Over the last couple of weeks we have been learning about how the worry monster inside us all loves control, certainty and comfort. This week, we looked at what the comfort zone is. We have been playing more games that have put us into our comfort zones at the beginning and end of each session. The girls love it and it means we can laugh and get to know each other in a more playful way.
When you are full of worry, distraction can be a great thing. Doing things you enjoy that are in your comfort zone can calm down a stressed nervous system. However, if we are always in our comfort zones then we miss out on the growth zone. By trying new things that make us a little nervous enables us to feel pride. When we constantly run away from things that we deem scary, it is difficult to learn and we may be missing out on something really enjoyable.
As a parent, it is understanding when to encourage your child to get out of their comfort zone and when to push them a little.

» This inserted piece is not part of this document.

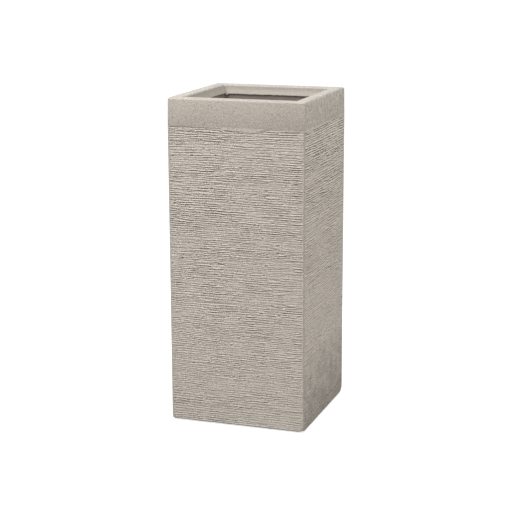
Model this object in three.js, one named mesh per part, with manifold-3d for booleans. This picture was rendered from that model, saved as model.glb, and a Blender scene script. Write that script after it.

We created a diagram to show things that are in our comfort zone such as being at home, watching TV, playing games on the iPad and then wrote out the things that were outside our comfort zones in our growth zones. Some examples included going on school camps; asking a teacher for help; telling someone when they have upset us. We talked about how readiness to do this new thing isn't a feeling, it's a decision. If that thing causes us fear then we are back to thinking this new thing is a danger or threat. Our bodies then go into fight, fright or flight. The problem with this is the more you put off doing this thing, the more your brain will confirm to you that it is dangerous. That 'thing' will become more terrifying until you either decide to never do it, or you finally choose to pluck up the courage and try it, but will be absolutely terrified.
Children often avoid the things they find difficult. If they avoid the thing altogether, they don't need to run away. Temporarily, the avoidance will take the fear away, but in the long run the fear comes back stronger. In the case of learning something new at school, they will find that they can't avoid it forever; it will keep returning ready to be faced. When we constantly run away from opportunities that help us learn and grow, we will see our worlds shrinking. By empowering children to give challenging things a go, they are opening up to new opportunities and possibilities.
The meditations we do are outside of some of the girls' comfort zones. Many adults even struggle to stay silently with their own minds. This week we focused on the breath and how to calm our minds to open up the third eye energy centre - the centre of our eyebrows; this is the area that allows for concentration, imagination and insight. Once in a relaxed state, we sent the colour indigo to that part of the brain. I told the girls to ask themselves a question - 'What should I do if I'm worrying too much?' and then to listen to the answer. Children and teenagers need adults to guide them, but it is also important to empower them to make some of their own decisions, especially with regards to deciding when to leave their comfort zones.
So to conclude, encouraging kids to leave their comfort zone is a great thing however doing this in little steps with them using lots of confidence boosting language like, "I can do this," "I can face new things that are scary," is the key. Instil confidence first!